Portrait de Bertolt Brecht par Bert Heller (Allemagne, 1912-1970)
Toutes mes lectures - je suis un lecteur éclectique compulsif! - convergent, on dirait, vers la question des publics de théâtre... sujets des derniers billets.
Et voilà qu'hier, alors que je suis en train de lire les Écrits sur le théâtre 1 de Bertolt Brecht (paru en français chez L'Arche en 1963) - parce qu'il est, avec Stanislavski et Artaud, l'un des grands théoriciens (et praticien) du théâtre du XXième siècle et qu'il faudra bien que je passe au travers un de ces jours! - que je tombe sur ce passage (datant de 1939):
[...]
Un monde «dynamique» comme le nôtre, où rien ne dure, fait une grande consommation d'excitants.
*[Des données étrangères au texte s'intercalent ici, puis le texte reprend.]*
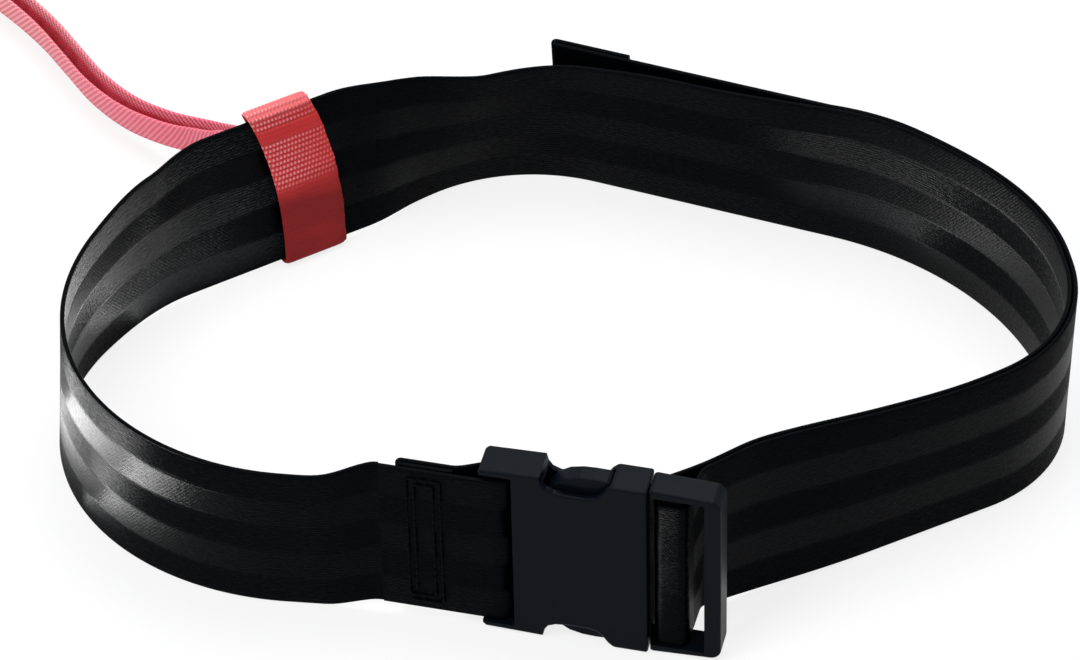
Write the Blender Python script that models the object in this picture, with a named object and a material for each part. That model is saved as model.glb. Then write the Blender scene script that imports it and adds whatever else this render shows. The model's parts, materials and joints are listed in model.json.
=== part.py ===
"""Waist belt of a swim parachute, with its buckle, sliding loop and tether strap.

Metres, +Z up. X runs to the wearer's left, Y away from the buckle, and the belt stands on edge on Z = 0.
The belt's plan is a run of straights and turns, walked clockwise from the buckle's female part, round the
left end, the back and the right end, to the buckle's male part.
"""

import math

import bmesh
import bpy
from mathutils import Matrix, Vector

# Webbing
BELT_WIDTH = 0.050
BELT_THICK = 0.0013
EDGE_ROUND = 0.0003
PLY_GAP = 0.0003
SEAT_GAP = 0.0003
STATION_STEP = 0.0045

# Belt plan: (straight length, turn radius, turn in degrees, positive to the left)
BELT_RUNS = (
    (0.0005, 0.0229, 7.9),
    (0.0224, 0.0715, -141.3),
    (0.0571, 0.0354, 16.4),
    (0.0058, 0.0494, -70.8),
    (0.0724, 0.0935, -61.9),
    (0.0013, 0.0432, -67.3),
)
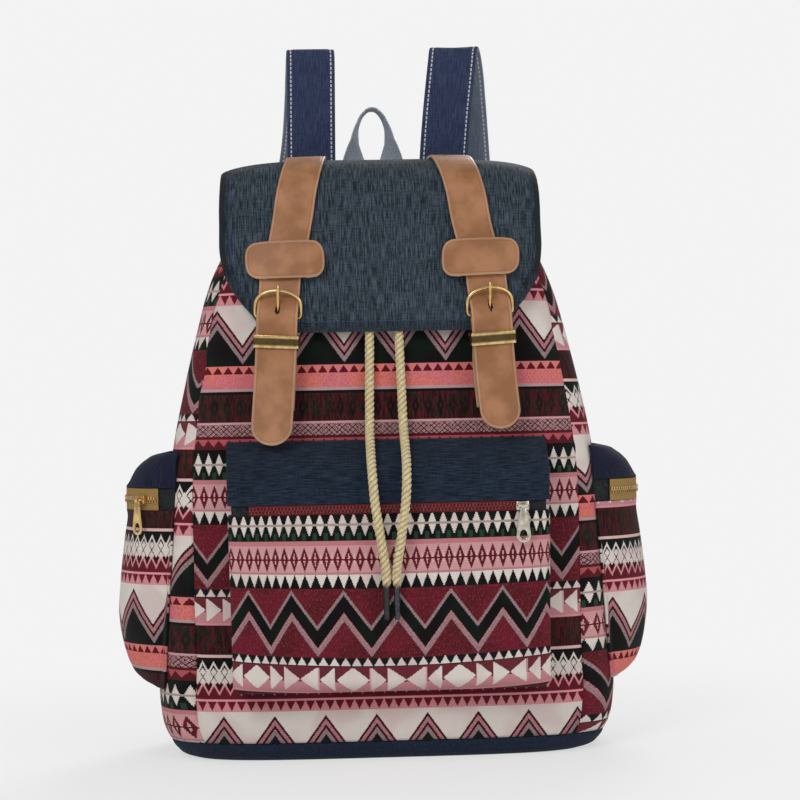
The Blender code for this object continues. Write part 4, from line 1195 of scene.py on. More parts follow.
CORD_WAY = (
    (373.4, 58.7), (363, 59.6), (350, 62.5), (334, 65.8), (316, 68.3), (298, 70.2),
    (282, 71.6), (264, 73.4), (247, 75.2), (235, 77.2), (226, 81.2), (219, 88.2), (212, 96.6),
    (205, 104.6), (198, 110.2), (189, 113.4), (176, 114.4), (162, 114.2), (150, 113.3),
    (140, 111.5), (131, 110.1), (122, 109.9),
)
CORD_SWAY = (
    (122, 2.2), (132, 3.0), (142, 5.0), (160, 7.6), (176, 10.0), (200, 11.6), (240, 11.2),
    (300, 10.0), (345, 10.6), (374, 11),
)
CORD_TIP = (
    (0.0, 1.8), (0.9, 2.15), (1.5, 2.2), (2.2, 2.05), (19.5, 1.95), (21.0, 1.7), (21.7, 1.2),
    (22.0, 0.5),
)
CORD = 6.3
STRAND = 1.66
TWIST = 11.5


def cord_way(side):
    way = np.array(CORD_WAY)
    sway = np.maximum(along(CORD_SWAY, way[:, 0]), CORD / 2 + 0.35)
    return np.stack([side * sway, -way[:, 1], way[:, 0]], axis=1)


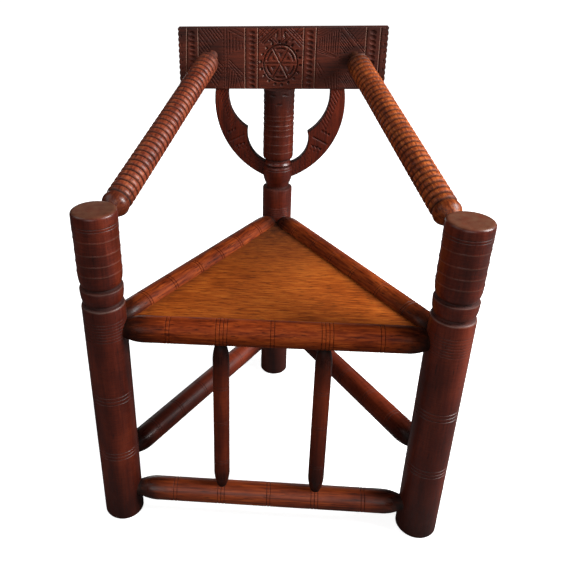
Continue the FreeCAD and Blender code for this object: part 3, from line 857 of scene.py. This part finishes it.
# Middle panel: crossed chevrons over a leaf
board.hatch([(-41, 92), (-15, 117)], [(-35, 86), (-8, 111)], 3, 1.5, 1.7)
board.hatch([(-44, 99), (-26, 117)], [(-44, 104), (-31, 117)], 2, 1.3, 1.4)
board.hatch([(8, 117), (41, 84)], [(19, 117), (41, 95)], 3, 1.2, 1.1)
board.groove([(5, 112), (36, 81)], 1.2, 1.1)
board.hatch([(-42, 115), (-26, 101)], [(-34, 116), (-21, 105)], 2)
board.hatch([(41, 113), (25, 99)], [(34, 117), (20, 104)], 2, 1.4, 1.6)
board.hatch([(-20, 98), (-2, 82)], [(-14, 99), (-2, 88)], 2)
board.hatch([(-2, 82), (16, 98)], [(-2, 88), (10, 99)], 2, 1.4, 1.6)
board.groove([(-2, 116), (-2, 93)], 1.2, 1.0)
for side in (LEFT, RIGHT):
    board.gouge(side * 7.5 - 2, 104, 90 + side * 8, length=16, width=5.0, depth=1.8)
    # Beside each upright gouge a pale stroke: a painted highlight
    board.rub_and_highlight([(side * 7.5 - 3.4, 101), (side * 7.5 - 3.2, 104)], half=1.4, strength=0.5)
    board.gouge(side * 20.5 - 1.5, 93, side * 20, length=10, width=5.0, depth=1.7)
    board.gouge(side * 37.5 - 1, 102, 90, length=6, width=4.4, depth=1.5)

# Roundel, a little taller than wide: a rim, six spokes, an arc and a chip in
# each sector, a ring of dots outside, and pale edges that are worn and painted with highlights
ROUNDEL_X = -1.7
ROUNDEL_Z = 49.8
ROUNDEL_WIDE = 32.6
ROUNDEL_TALL = 35.2
SECTORS = 6
ARC_HALF_DEGREES = 18
CHIP_HALF_DEGREES = 15
DOTS = 18
DOT_SHARE = 1.18
LOWEST_DOT = 8


def on_roundel(share, degrees):
    """A point at a share of the roundel's radius."""
    angle = math.radians(degrees)
    return (ROUNDEL_X + share * ROUNDEL_WIDE * math.cos(angle),
            ROUNDEL_Z + share * ROUNDEL_TALL * math.sin(angle))


def roundel_arc(share, start, end, steps=12):
    return [on_roundel(share, angle) for angle in np.linspace(start, end, steps)]


board.groove(roundel_arc(1.0, 0, 360, 48), half=2.3, depth=2.6)
for sector in range(SECTORS):
    spoke = 360 / SECTORS * sector
    middle = spoke + 180 / SECTORS
    arc = roundel_arc(0.8, middle - ARC_HALF_DEGREES, middle + ARC_HALF_DEGREES)
    board.groove(arc, half=2.6, depth=2.4)
    board.chip([on_roundel(0.28, middle), on_roundel(0.62, middle - CHIP_HALF_DEGREES),
                on_roundel(0.62, middle + CHIP_HALF_DEGREES)], depth=1.4)
    board.groove([on_roundel(0.02, spoke), on_roundel(0.92, spoke)], half=1.7, depth=1.7)
for low_angle, high_angle in ((15, 75), (175, 255)):
    board.rub_and_highlight(roundel_arc(0.95, low_angle, high_angle), half=1.1, strength=0.28)
for angle, strength in ((120, 0.3), (300, 0.18)):
    x, z = on_roundel(0.85, angle)
    board.rub_and_highlight([(ROUNDEL_X - 0.8, ROUNDEL_Z - 0.4), (x - 0.8, z - 0.4)], 1.3, strength)
for index in range(DOTS):
    angle = 360 / DOTS * index + 15
    x, z = on_roundel(DOT_SHARE, angle)
    if z > LOWEST_DOT:
        board.gouge(x, z, angle, length=7.0, width=5.6, depth=2.4, lean=-0.5)
        # Dots on the left get a pale spot on their left side: a painted highlight
        if x < ROUNDEL_X - 12:
            board.rub_and_highlight([(x - 1.4, z), (x - 1.0, z)], half=1.9, strength=0.8)

# Long edges, rounded a little by wear and dark with grime
edge = np.minimum(board.z, BOARD_HEIGHT - board.z)
board.cut(np.clip((0.8 - edge) * 0.7, 0, 0.5))
board.grime_and_shade = np.maximum(board.grime_and_shade, 0.9 * np.clip(1 - edge / 1.2, 0, 1))


def notched(x, z):
    """The board's ends, cut into shallow waves."""
    wave = 0.5 - 0.5 * np.cos(2 * math.pi * z / NOTCH_PITCH)
    pull = NOTCH_DEPTH * np.clip(wave, 0, 1) ** 2
    share = np.clip((np.abs(x) - BOARD_WIDTH / 2 + NOTCH_REACH) / NOTCH_REACH, 0, 1)
    return x - np.sign(x) * pull * share


board.x = notched(board.x, board.z) + BOARD_SHIFT
board.z = board.z + SHOULDER + 0.05
slab("back_board", board, BOARD_HALF_DEPTH, board_oak, 21.0, along_x=True)

# Braces: two crescents, each drawn from the board down to the rear post. An
# arc is its two ends and how far it stands off its chord, and the inner edge
# is two arcs that meet in a cusp. z is measured from the board's lower edge.
BRACE_ROWS = 190
UPPER_ROWS = int(BRACE_ROWS * 0.46)
BRACE_COLUMNS = 40
BRACE_HALF_DEPTH = 9.9
BRACE_CUSP = {LEFT: (62.2, -80.7), RIGHT: (58.8, -89.4)}
BRACE_OUTER = {LEFT: ((126.6, 0), (20, -186.0), 36.6), RIGHT: ((128.0, 0), (20, -188.0), 39.6)}
BRACE_UPPER = {LEFT: ((100.2, 0), BRACE_CUSP[LEFT], 13.3), RIGHT: ((99.7, 0), BRACE_CUSP[RIGHT], 14.0)}
BRACE_LOWER = {
    LEFT: (BRACE_CUSP[LEFT], (20, -155.6), 15.4),
    RIGHT: (BRACE_CUSP[RIGHT], (20, -157.4), 16.8),
}
MARKS_DROP = {LEFT: 0.96, RIGHT: 1.0}
BAND_DEPTH = {LEFT: 1.2, RIGHT: 2.0}
BRACE_CHIPS = 3
CHIP_CORNERS = ((66, -113), (70, -122), (75, -116.5))
NICK_COLUMNS = 9
NICK_ROWS = 3


def belly_arc(start, end, belly, count):
    """Points of an arc that stands off its chord, away from the post."""
    (x, z), (to_x, to_z) = start, end
    run = math.hypot(to_x - x, to_z - z)
    radius = (run ** 2 / 4 + belly ** 2) / (2 * belly)
    reach = math.asin(run / 2 / radius)
    angles = np.linspace(-reach, reach, count)
    along = radius * np.sin(angles) + run / 2
    away = radius * np.cos(angles) - radius + belly
    course = ((to_x - x) / run, (to_z - z) / run)
    return x + along * course[0] - away * course[1], z + along * course[1] + away * course[0]


for side, node in ((LEFT, "left_brace"), (RIGHT, "right_brace")):
    outer = belly_arc(*BRACE_OUTER[side], BRACE_ROWS)
    upper = belly_arc(*BRACE_UPPER[side], UPPER_ROWS)
    lower = belly_arc(*BRACE_LOWER[side], BRACE_ROWS - UPPER_ROWS + 1)
    inner = [np.concatenate([upper[axis], lower[axis][1:]]) for axis in (0, 1)]
    across = np.linspace(0, 1, BRACE_COLUMNS)[None, :]
    x = inner[0][:, None] + across * (outer[0] - inner[0])[:, None]
    z = inner[1][:, None] + across * (outer[1] - inner[1])[:, None]
    brace = Carving(x[::-1], z[::-1])
    drop = MARKS_DROP[side]
    brace.hatch([(110, 4), (120, -12 * drop)], [(86, -67 * drop), (95, -82 * drop)], 11, 1.3, 1.1)
    for index in range(BRACE_CHIPS):
        fall = 3 * index
        corners = [(chip_x + 7.5 * index, (chip_z - fall) * drop) for chip_x, chip_z in CHIP_CORNERS]
        brace.chip(corners, depth=2.2, slope=1.4)
        brace.gouge(89 + 6.3 * index, (-86 - 3.4 * index) * drop, -65, length=7.0, width=4.4, depth=1.8)
        brace.gouge(65 + 8 * index, (-124 - fall) * drop, 60, length=5.0, width=2.6, depth=1.0)
    brace.groove([(71, -98.5 * drop), (98, -113 * drop)], half=2.4, depth=BAND_DEPTH[side])
    for column in range(NICK_COLUMNS):
        for row in range(NICK_ROWS):
            nick_z = (-134 - 3.4 * column - 7 * row) * drop
            brace.gouge(62 - 5 * column + 4 * row, nick_z, 50, length=3.4, width=2.2, depth=0.7)
    width = np.hypot(outer[0] - inner[0], outer[1] - inner[1])[::-1, None]
    rim = np.minimum(across, 1 - across) * width
    brace.cut(np.clip((1.4 - rim) * 0.8, 0, 1.1))
    rim_dirt = 0.7 * np.clip(1 - rim / 2.6, 0, 1)
    foot_dirt = 0.85 * np.clip(1.3 - brace.x / 45, 0, 1) ** 1.3
    brace.grime_and_shade = np.maximum(rim_dirt, foot_dirt)
    brace.z = brace.z + SHOULDER
    if side == LEFT:
        brace.x = -brace.x[:, ::-1]
        brace.z = brace.z[:, ::-1]
        brace.depth = brace.depth[:, ::-1]
        brace.grime_and_shade = brace.grime_and_shade[:, ::-1]
    slab(node, brace, BRACE_HALF_DEPTH, brace_oak, 23.0 + side, along_x=False)

# Pieces that stay as the CAD made them
CAD_PIECES = {"front_seat_board": seat_oak, "rear_seat_board": seat_oak, "board_pegs": peg_oak,
              "brace_pegs": peg_oak}
for node, material in CAD_PIECES.items():
    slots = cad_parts[node].data.materials
    slots.clear()
    slots.append(material)

# Floor: white to the camera with the chair's soft shadow on it, and a dull
# grey floor to every other ray, so that it does not light the dark wood
FLOOR_HALF = 20.0
FLOOR_SEEN = (0.86, 0.86, 0.86, 1)
FLOOR_UNSEEN = (0.1, 0.1, 0.1, 1)
WHITE = (1, 1, 1, 1)
bpy.ops.mesh.primitive_plane_add(size=2 * FLOOR_HALF, location=(0, 0, 0))
floor = bpy.context.object
floor.name = "floor"
floor_shader = Shader("floor_white")
seen = floor_shader.node("ShaderNodeLightPath").outputs["Is Camera Ray"]
spot = floor_shader.node("ShaderNodeTexCoord").outputs["Object"]
from_chair = floor_shader.vector("DISTANCE", spot, (0, 0, 0))
glow = floor_shader.remap(from_chair, 0.35, 0.75, 0.82, 1.0)
floor_shader.fill(floor_shader.surface, Base_Color=floor_shader.mix(seen, FLOOR_UNSEEN, FLOOR_SEEN),
                  Roughness=0.9, Specular_IOR_Level=0.1, Emission_Color=WHITE,
                  Emission_Strength=floor_shader.maths("MULTIPLY", seen, glow))
floor.data.materials.append(floor_shader.material)
floor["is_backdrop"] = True


# Lights
def soft_light(name, place, target, width, height, watts):
    light = bpy.data.lights.new(name, "AREA")
    light.shape = "RECTANGLE"
    light.size = width
    light.size_y = height
    light.energy = watts
    lamp = bpy.data.objects.new(name, light)
    bpy.context.scene.collection.objects.link(lamp)
    lamp.location = place
    lamp.rotation_euler = (Vector(target) - Vector(place)).to_track_quat("-Z", "Y").to_euler()


soft_light("window_light", (2.3, -0.35, 1.85), (0, 0, 0.4), 1.3, 1.3, 148)
soft_light("front_fill", (-0.4, -2.8, 1.7), (0, 0, 0.4), 2.4, 1.6, 26)
soft_light("left_fill", (-1.9, -0.5, 2.1), (0, 0, 0.5), 1.6, 1.6, 12)
soft_light("back_fill", (-0.5, 2.7, 0.4), (0, 0, 0.5), 2.4, 0.8, 11)

# World: a faint even sky for the chair, and white behind it for the camera
SKY_STRENGTH = 0.035
world = bpy.data.worlds.new("studio")
bpy.context.scene.world = world
world.use_nodes = True
tree = world.node_tree
sky = tree.nodes["Background"]
white = tree.nodes.new("ShaderNodeBackground")
for background, strength in ((sky, SKY_STRENGTH), (white, 1.0)):
    background.inputs["Color"].default_value = WHITE
    background.inputs["Strength"].default_value = strength
seen = tree.nodes.new("ShaderNodeLightPath").outputs["Is Camera Ray"]
mixed = tree.nodes.new("ShaderNodeMixShader")
for socket, source in enumerate((seen, sky.outputs[0], white.outputs[0])):
    tree.links.new(source, mixed.inputs[socket])
tree.links.new(mixed.outputs[0], tree.nodes["World Output"].inputs["Surface"])

# Camera: found by fitting the chair's own lines to the photograph, which is
# 565 pixels square. The photograph's optical centre lies off its middle, so
# the shift below is only what that framing needs.
PICTURE = 565
FOCAL_PIXELS = 677.0
CENTRE_X = 220.6
CENTRE_Y = 244.7
YAW = 0.0925
PITCH = 0.4583
ROLL = -0.0103
CAMERA_PLACE = Vector((-0.15, -1126.95, 998.9)) * MM
SENSOR = 36.0

camera_data = bpy.data.cameras.new("camera")
camera = bpy.data.objects.new("camera", camera_data)
bpy.context.scene.collection.objects.link(camera)
camera_data.sensor_width = SENSOR
camera_data.lens = FOCAL_PIXELS * SENSOR / PICTURE
camera_data.shift_x = (PICTURE / 2 - CENTRE_X) / PICTURE
camera_data.shift_y = (CENTRE_Y - PICTURE / 2) / PICTURE
camera_data.clip_end = 100
right = Vector((math.cos(YAW), math.sin(YAW), 0))
ahead = Vector((-math.sin(YAW) * math.cos(PITCH), math.cos(YAW) * math.cos(PITCH), -math.sin(PITCH)))
upward = right.cross(ahead)
rolled_right = math.cos(ROLL) * right + math.sin(ROLL) * upward
rolled_up = math.cos(ROLL) * upward - math.sin(ROLL) * right
turn = Matrix((rolled_right, rolled_up, -ahead)).transposed()
camera.matrix_world = Matrix.Translation(CAMERA_PLACE) @ turn.to_4x4()
bpy.context.scene.camera = camera

bpy.context.scene.view_settings.view_transform = "Standard"

low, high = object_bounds()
À la sensibilité de plus en plus émoussée du public, il faut sans cesse proposer de nouveaux effets. Pour distraire son public distrait, le théâtre doit d'abord l'amener à se concentrer; pour le soumettre à son charme, il lui faut l'extraire d'un environnement bruyant. Le théâtre a affaire à un spectateur fatigué, qu'épuise son travail rationalisé et qu'énervent toutes sortes de frictions sociales. Échappé de son petit monde, c'est un fugitif qui vient s'asseoir dans nos salles. Un fugitif, mais aussi un client. Il peut chercher refuge ici ou ailleurs. La concurrence que les théâtres se livrent entre eux, celle qui oppose le théâtre au cinéma exigent aussi, sans cesse, des efforts nouveaux, des efforts pour paraître sans cesse nouveau. (p. 279-280)
Est-ce qu'en 2024 il en va tout autrement? N'a-t-on pas conscience de viser une masse de spectateurs qui est sur-sollicitée? Pour tirer son épingle du jeu, il faut proposer quelque chose d'attirant, de différent, d'événementiel...
Mais cette masse, d'événement en événement, suivra-t-elle longtemps?